Computer Vision

Session 3 - Feature Engineering & Preprocessing

Image transformations, augmentation, and classical feature extraction

Today's Agenda

Image Representation and Color Spaces
Data Types, Normalization, and Channel Ordering
Resizing Strategies
Image Enhancement Techniques
Data Augmentation (Geometric, Photometric, Advanced)
Classical Feature Extraction (SIFT, ORB, HOG)
Dimensionality Reduction and Visualization
Hands-on Lab

Feature Engineering Pipeline

flowchart LR A(["Raw
H x W x 3
uint8 0-255"]) -->|cv2| B["BGR→RGB
H x W x 3"] B -->|resize| C["Resize
224 x 224 x 3"] C -->|/255| D["Normalize
float32 0-1"] D -->|train| E{"Augment
flip/rotate"} E -->|torch| F["Tensor
3 x 224 x 224"] F -->|batch| G(["Model
B x 3 x 224 x 224"]) classDef input fill:#78909c,stroke:#546e7a,color:#fff classDef process fill:#4a90d9,stroke:#2e6da4,color:#fff classDef normalize fill:#7cb342,stroke:#558b2f,color:#fff classDef augment fill:#ff9800,stroke:#ef6c00,color:#fff classDef output fill:#9c27b0,stroke:#7b1fa2,color:#fff class A input class B,C process class D normalize class E augment class F,G output

Image Representation: Color Spaces

RGB (Red, Green, Blue)

Standard color model for displays
3 channels, each 0-255
Not perceptually uniform

Grayscale

Single channel intensity
Reduces computation
Good for edge detection

HSV (Hue, Saturation, Value)

Separates color from intensity
Better for color-based segmentation
Robust to lighting changes

LAB (Lightness, A, B)

Perceptually uniform
Device independent
Good for color matching

Color Space Conversions in OpenCV

import cv2
import numpy as np

# Load image (OpenCV loads as BGR)
img_bgr = cv2.imread('image.jpg')  # (#1:BGR by default)

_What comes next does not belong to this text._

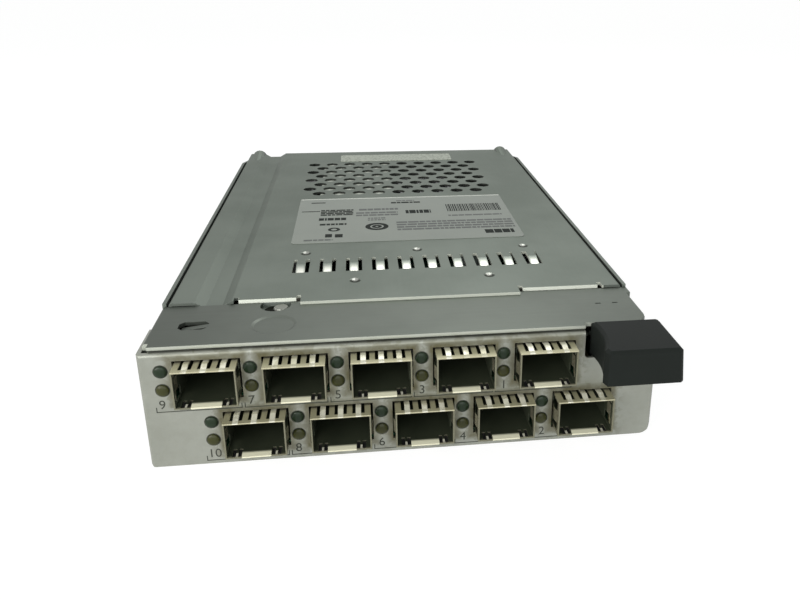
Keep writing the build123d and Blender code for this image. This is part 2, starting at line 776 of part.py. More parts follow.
with BuildPart() as floor_standoffs:
    with BuildSketch(Plane.XY.offset(sheet)) as floor_posts:
        with Locations(*main_screw_spots, *stack_spots):
            RegularPolygon(3.0, 6)
            RegularPolygon(screw_hole_radius, hidden_sides, mode=Mode.SUBTRACT)
    extrude(amount=floor_gap)
save(floor_standoffs.part, "floor_standoffs")

with BuildPart() as stack_standoffs:
    with BuildSketch(Plane.XY.offset(main_board_top)) as stack_posts:
        with Locations(*stack_spots):
            RegularPolygon(2.5, 6)
    extrude(amount=board_spacing)
    with BuildSketch(Plane.XY.offset(main_board_top)) as stack_studs:
        with Locations(*stack_spots):
            RegularPolygon(screw_radius, hidden_sides)
    extrude(amount=0.2 - board_thickness - floor_gap)
    with BuildSketch(Plane.XY.offset(port_board_bottom)) as thread_holes:
        with Locations(*stack_spots):
            RegularPolygon(screw_hole_radius, hidden_sides)
    extrude(amount=-floor_gap - 0.5, mode=Mode.SUBTRACT)
save(stack_standoffs.part, "stacking_standoffs")

# Screws: a capped one for the boards, a countersunk one for the cover
board_screw_length = floor_gap + board_thickness - 0.2
with BuildPart() as board_screw:
    with BuildSketch(Plane.XY) as board_screw_head:
        RegularPolygon(screw_head_radius, hidden_sides)
    extrude(amount=1.5)
    with BuildSketch(Plane.XY) as board_screw_shank:
        RegularPolygon(screw_radius, hidden_sides)
    extrude(amount=-board_screw_length)
with BuildPart() as board_screws:
    with Locations(*[(x, y, main_board_top) for x, y in main_screw_spots]):
        add(board_screw.part)
    with Locations(*[(x, y, port_board_top) for x, y in stack_spots]):
        add(board_screw.part)
save(board_screws.part, "board_screws")

cover_screw_length = sheet + cover_side_gap + cover_sheet + 1.0
sunk_radius = screw_head_radius - 0.1
shank_radius = screw_radius - 0.05
with BuildPart() as cover_screw:
    with BuildSketch(Plane.XY) as sunk_head:
        RegularPolygon(sunk_radius, hidden_sides)
    extrude(amount=-sheet)
    chamfer(cover_screw.faces().sort_by(Axis.Z)[0].edges(), length=sheet - 0.05)
    with BuildSketch(Plane.XY) as cover_screw_shank:
        RegularPolygon(shank_radius, hidden_sides)
    extrude(amount=-cover_screw_length)
with BuildPart() as cover_screws:
    with Locations(*cover_screw_planes):
        add(cover_screw.part)
save(cover_screws.part, "cover_screws")

bracket_sheet = 1.2

# Main chip, heat sink with a comb section, and smaller parts of the main board
sink_x = -4.0
sink_depth = 152.0
sink_width = 62.0
sink_length = 46.0
sink_base = 3.0
sink_top = 27.0
fin_count = 16
fin_thickness = 1.1
chip_size = 35.0
chip_height = 2.6
with BuildPart() as main_chip:
    with BuildSketch(Plane.XY.offset(main_board_top)) as chip_outline:
        with Locations((sink_x, y_at(sink_depth))):
            Rectangle(chip_size, chip_size)
    extrude(amount=chip_height * 0.45)
    with BuildSketch(Plane.XY.offset(main_board_top + chip_height * 0.45)) as chip_lid:
        with Locations((sink_x, y_at(sink_depth))):
            Rectangle(chip_size - 5, chip_size - 5)
    extrude(amount=chip_height * 0.55)
save(main_chip.part, "main_chip")

with BuildPart() as heat_sink:
    with BuildSketch(front_plane(sink_depth + sink_length / 2)) as comb:
        with Locations((sink_x, main_board_top + chip_height)):
            Rectangle(sink_width, sink_base, align=stand)
        fin_pitch = (sink_width - fin_thickness) / (fin_count - 1)
        first_fin = sink_x - sink_width / 2 + fin_thickness / 2
        with Locations(*[(first_fin + i * fin_pitch, main_board_top + chip_height) for i in range(fin_count)]):
            Rectangle(fin_thickness, sink_top - main_board_top - chip_height, align=stand)
    extrude(amount=sink_length)
save(heat_sink.part, "heat_sink")

board_half = main_board_width / 2
board_parts = {
    "retimer_chips": ([((i - 2.2) * main_board_width / 6, 84.0) for i in range(5)], (13.0, 13.0, 2.0)),
    "power_inductors": ([(board_half - 17.0, 132.0 + 12.0 * i) for i in range(3)], (9.0, 9.0, 6.5)),
    "flash_chips": ([(9.5 - board_half, d) for d in (138.0, 154.0)], (8.0, 12.0, 1.4)),
}
for name, (spots, (width, length, height)) in board_parts.items():
    with BuildPart() as chips:
        with BuildSketch(Plane.XY.offset(main_board_top)) as chip_rows:
            with Locations(*[(x, y_at(d)) for x, d in spots]):
                Rectangle(width, length)
        extrude(amount=height)
        chamfer(chips.faces().group_by(Axis.Z)[-1].edges(), length=0.4)
    save(chips.part, name)

with BuildPart() as capacitors:
    with BuildSketch(Plane.XY.offset(main_board_top)) as can_bases:
        with Locations(*[(board_half - 8.0, y_at(d)) for d in (98.0, 108.0)]):
            RegularPolygon(3.6, 2 * hidden_sides)
    extrude(amount=9.0)
save(capacitors.part, "bulk_capacitors")

# Connectors to the midplane: blocks on the board's rear edge that pass the rear wall
slot_rows = 2
slot_columns = 6
for name, (x, width, height) in connectors.items():
    columns = slot_columns if width > power_width else 2
    with BuildPart() as connector:
        with BuildSketch(front_plane(module_depth + connector_proud)) as block:
            with Locations((x, main_board_top)):
                Rectangle(width, height, align=stand)
        extrude(amount=connector_length)
        chamfer(connector.faces().sort_by(Axis.Y)[-1].edges(), length=0.6)
        with BuildSketch(front_plane(module_depth + connector_proud)) as contact_slots:
            with Locations((x, main_board_top + height / 2)):
                with GridLocations((width - 3) / columns, height / slot_rows, columns, slot_rows):
                    Rectangle((width - 3) / columns - 1.6, height / slot_rows - 2.2)
        extrude(amount=5.0, mode=Mode.SUBTRACT)
    save(connector.part, name)

with BuildPart() as guide_sockets:
    with BuildSketch(front_plane(module_depth - sheet - window_gap)) as guide_blocks:
        with Locations(*[(x, main_board_top) for x in guide_x]):
            Rectangle(guide_size, guide_size, align=stand)
    extrude(amount=guide_bore_depth + 2)
    with BuildSketch(front_plane(module_depth - sheet - window_gap)) as guide_bores:
        with Locations(*[(x, main_board_top + guide_size / 2) for x in guide_x]):
            Circle(guide_bore_radius)
    extrude(amount=guide_bore_depth, mode=Mode.SUBTRACT)
save(guide_sockets.part, "guide_sockets")

# Lever bracket: an angle riveted to the right wall, with a shelf under the lever's eye
shelf_left = pivot_x - 10.0
shelf_front = 9.0
leg_start = lever_slot_end + 2.0
leg_bottom = 13.0
wall_inner = wall_outer - sheet
with BuildPart() as bracket:
    with BuildSketch(Plane.XY.offset(shelf_top - bracket_sheet)) as shelf:
        with BuildLine():
            Polyline(
                (shelf_left, y_at(shelf_front)),
                (wall_inner - 0.8, y_at(shelf_front)),
                (wall_inner - 0.8, y_at(leg_start)),
                (wall_inner, y_at(leg_start)),
                (wall_inner, y_at(bracket_end)),
                (shelf_left + 6, y_at(bracket_end)),
                (shelf_left, y_at(bracket_end - 12)),
                close=True,
            )
        make_face()
        with Locations((pivot_x, y_at(pivot_depth))):
            Circle(pin_diameter / 2, mode=Mode.SUBTRACT)
    extrude(amount=bracket_sheet)
    with BuildSketch(Plane.YZ.offset(wall_inner)) as bracket_leg:
        with Locations((y_at(leg_start), leg_bottom)):
            Rectangle(bracket_end - leg_start, shelf_top - leg_bottom, align=low)
    extrude(amount=-bracket_sheet)
save(bracket.part, "lever_bracket")

# Pivot: headed pin pressed in the shelf, a washer under the lever and a clip above it
washer_thickness = arm_bottom - lever_gap - shelf_top
clip_thickness = 0.6
clip_bottom = pivot_eye_top + lever_gap
with BuildPart() as pivot_pin:
    with BuildSketch(Plane.XY.offset(shelf_top - bracket_sheet)) as pin_section:
        with Locations((pivot_x, y_at(pivot_depth))):
            Circle(pin_diameter / 2)
    extrude(amount=clip_bottom + clip_thickness + 0.5 - shelf_top + bracket_sheet)
    with BuildSketch(Plane.XY.offset(shelf_top - bracket_sheet)) as pin_head:
        with Locations((pivot_x, y_at(pivot_depth))):
            RegularPolygon(pin_diameter / 2 + 1.2, repeat_sides)
    extrude(amount=-1.0)
save(pivot_pin.part, "pivot_pin")

rings = {
    "pivot_washer": (shelf_top, washer_thickness, 4.0),
    "pivot_clip": (clip_bottom, clip_thickness, 3.6),
}
for name, (z, thickness, radius) in rings.items():
    with BuildPart() as ring:
        with BuildSketch(Plane.XY.offset(z)) as ring_outline:
            with Locations((pivot_x, y_at(pivot_depth))):
                RegularPolygon(radius, repeat_sides)
                Circle(pin_diameter / 2, mode=Mode.SUBTRACT)
                if name == "pivot_clip":
                    with Locations((0, -radius)):
                        Rectangle(2.0, radius, mode=Mode.SUBTRACT)
        extrude(amount=thickness)
    save(ring.part, name)

# Lever arm: a flat eye on the pin, a tang into the grip and a cam nose towards the side wall
tang_half = 4.2
tang_front = -12.0
tang_wide = 6.0
nose_tip = 1.6
nose_x = pivot_x + (nose_reach - nose_tip) * math.cos(math.radians(nose_angle))
nose_y = y_at(pivot_depth) + (nose_reach - nose_tip) * math.sin(math.radians(nose_angle))
with BuildPart() as lever_arm:
    with BuildSketch(Plane.XY.offset(arm_bottom)) as arm_outline:
        with Locations((pivot_x, y_at(pivot_depth))):
            Circle(eye_radius)
        with Locations((pivot_x - 1.2, y_at(pivot_depth))):
            Rectangle(2 * tang_half, pivot_depth - grip_rear_depth + 1, align=(Align.CENTER, Align.MAX))
        with Locations((pivot_x - 2.0, y_at(grip_rear_depth + 1.2))):
            Rectangle(2 * tang_wide, grip_rear_depth + 1.2 - tang_front, align=(Align.CENTER, Align.MAX))
        with BuildLine():
            Polyline(
                (pivot_x, y_at(pivot_depth)),
                (pivot_x, y_at(pivot_depth - eye_radius - 4)),
                (nose_x, nose_y - nose_tip),
                (nose_x, nose_y),
                close=True,
            )
        make_face()
        with Locations((nose_x, nose_y)):
            Circle(nose_tip)
        with Locations((pivot_x, y_at(pivot_depth))):
            Circle(pin_diameter / 2 + pin_clearance, mode=Mode.SUBTRACT)
    extrude(amount=arm_sheet)
save(lever_arm.part, "lever_arm")

# Ejector grip: a moulded block with a finger scoop on its left, over the arm's tang
grip_right = pivot_x + grip_reach_right
grip_foot = grip_right + grip_draft
grip_top = grip_bottom + grip_height
with BuildPart() as grip:
    with BuildSketch(Plane.XY.offset(grip_bottom)) as grip_plan:
        with BuildLine():
            right_side = Polyline(
                (grip_left + 0.6, y_at(grip_front_depth)),
                (grip_foot, y_at(grip_front_depth)),
                (grip_foot, y_at(grip_rear_depth)),
                (grip_left + 1.1, y_at(grip_rear_depth)),
            )
            ThreePointArc(
                (grip_left + 1.1, y_at(grip_rear_depth)),
                (grip_left + grip_scoop, y_at(-5.0)),
                (grip_left, y_at(grip_front_depth + 2.2)),
            )
            Line(
                (grip_left, y_at(grip_front_depth + 2.2)),
                (grip_left + 0.6, y_at(grip_front_depth)),
            )
        make_face()
    extrude(amount=grip_height)
    # The right side leans in towards the top
    with BuildSketch(front_plane(grip_front_depth)) as grip_lean:
        with BuildLine():
            Polyline(
                (grip_foot, grip_bottom),
                (grip_foot + 1, grip_bottom),
                (grip_foot + 1, grip_top),
                (grip_right, grip_top),
                close=True,
            )
        make_face()
    extrude(amount=grip_front_depth - grip_rear_depth, mode=Mode.SUBTRACT)
    right_side = grip.faces().sort_by(Axis.X)[-1]
    upright_right = right_side.edges().filter_by(lambda edge: edge.length < 2 * grip_height).sort_by(Axis.Y)
    chamfer([upright_right[0], upright_right[-1]], length=0.8)
    chamfer(grip.faces().sort_by(Axis.Z)[-1].edges(), length=0.7)
    with BuildSketch(Plane.XY.offset(arm_bottom)) as tang_pocket:
        with Locations((pivot_x - 2.0, y_at(grip_rear_depth))):
            Rectangle(2 * tang_wide, grip_rear_depth - tang_front, align=(Align.CENTER, Align.MAX))
    extrude(amount=arm_sheet, mode=Mode.SUBTRACT)
save(grip.part, "lever_grip")
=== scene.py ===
# %% [markdown]
# # A ten-port network module
#
# The object is a metal drawer for a rack chassis: ten port cages in two staggered rows, a vented cover
# and an ejector lever. The CAD model gives every solid its place. This lesson gives the solids their
# metals, plastics and films, adds what is printed or too small for the CAD, and lights the module on a
# pale floor. All lengths are in metres, in the CAD model's own frame: +X right, +Y to the rear, +Z up.

# %% Load the frame
import json
import math
import random

import bpy
import bmesh
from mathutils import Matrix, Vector


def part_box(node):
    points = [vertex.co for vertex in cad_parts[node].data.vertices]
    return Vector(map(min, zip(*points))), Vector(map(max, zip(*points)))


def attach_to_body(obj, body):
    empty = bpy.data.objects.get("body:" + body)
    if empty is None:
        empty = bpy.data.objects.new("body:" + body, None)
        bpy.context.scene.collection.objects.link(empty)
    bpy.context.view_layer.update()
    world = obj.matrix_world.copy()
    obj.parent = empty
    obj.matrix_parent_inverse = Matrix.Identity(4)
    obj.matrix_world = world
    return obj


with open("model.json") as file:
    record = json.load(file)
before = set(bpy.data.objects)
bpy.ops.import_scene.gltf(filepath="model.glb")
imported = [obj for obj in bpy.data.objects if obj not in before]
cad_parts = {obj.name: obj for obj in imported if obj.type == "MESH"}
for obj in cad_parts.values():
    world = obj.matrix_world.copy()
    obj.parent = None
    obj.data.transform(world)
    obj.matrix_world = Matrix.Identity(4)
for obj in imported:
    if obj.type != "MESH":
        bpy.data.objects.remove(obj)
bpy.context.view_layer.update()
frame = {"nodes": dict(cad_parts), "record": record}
nodes = frame["nodes"]
MM = 0.001

# %% [markdown]
# ## Places read from the frame
#
# Marks and small parts have to sit on the CAD solids. Their places could all be typed in, but then they
# would stay behind when the CAD changes, so the main ones are measured on the solids' own boxes.

# %% Measure the sheets and labels
face_low, face_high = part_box("faceplate")
cover_low, cover_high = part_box("top_cover")
bridge_low, bridge_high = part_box("front_bridge")
label_low, label_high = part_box("rating_label")
rear_label_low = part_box("rear_strip_label")[0]
tray_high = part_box("chassis_tray")[1]
face_y = face_low[1]
print("faceplate", round((face_high[0] - face_low[0]) / MM, 1), "mm wide")

# %% [markdown]
# A cage's sprung fingers bulge past its walls, and its box holds them too. So the half width and half
# height of the plain sheet are given here, and only the middle and the floor come from the box.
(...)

# Convert to different color spaces
img_rgb = cv2.cvtColor(img_bgr, cv2.COLOR_BGR2RGB)  # (#2:For matplotlib)
img_gray = cv2.cvtColor(img_bgr, cv2.COLOR_BGR2GRAY)  # (#3:Single channel)
img_hsv = cv2.cvtColor(img_bgr, cv2.COLOR_BGR2HSV)  # (#4:Hue-based ops)
img_lab = cv2.cvtColor(img_bgr, cv2.COLOR_BGR2LAB)  # (#5:Perceptual)

# Access individual channels
h, s, v = cv2.split(img_hsv)  # (#6:Separate channels)
l, a, b = cv2.split(img_lab)

# Merge channels back
img_hsv_merged = cv2.merge([h, s, v])  # (#7:Combine channels)

Data Types and Ranges

Data Type	Range	Use Case
uint8	0 - 255	Standard image storage, display
float32	0.0 - 1.0	Neural network input, processing
float32	-1.0 - 1.0	Normalized for some models
float64	Any	Scientific computing, precision

Important: Always verify the expected input range for your model. Mismatched ranges cause silent failures!

Normalization Techniques

import numpy as np

# uint8 to float32 [0, 1]
img_normalized = img.astype(np.float32) / 255.0  # (#1:Simple scaling)

# uint8 to float32 [-1, 1]
img_centered = (img.astype(np.float32) / 127.5) - 1.0  # (#2:Centered range)

# Back to uint8
img_uint8 = (img_normalized * 255).astype(np.uint8)  # (#3:For display)

# Float to uint8 from [-1, 1]
img_uint8 = ((img_centered + 1.0) * 127.5).astype(np.uint8)  # (#4:Reverse)

# Clip to valid range (safety)
img_clipped = np.clip(img_processed, 0, 255).astype(np.uint8)  # (#5:Avoid overflow)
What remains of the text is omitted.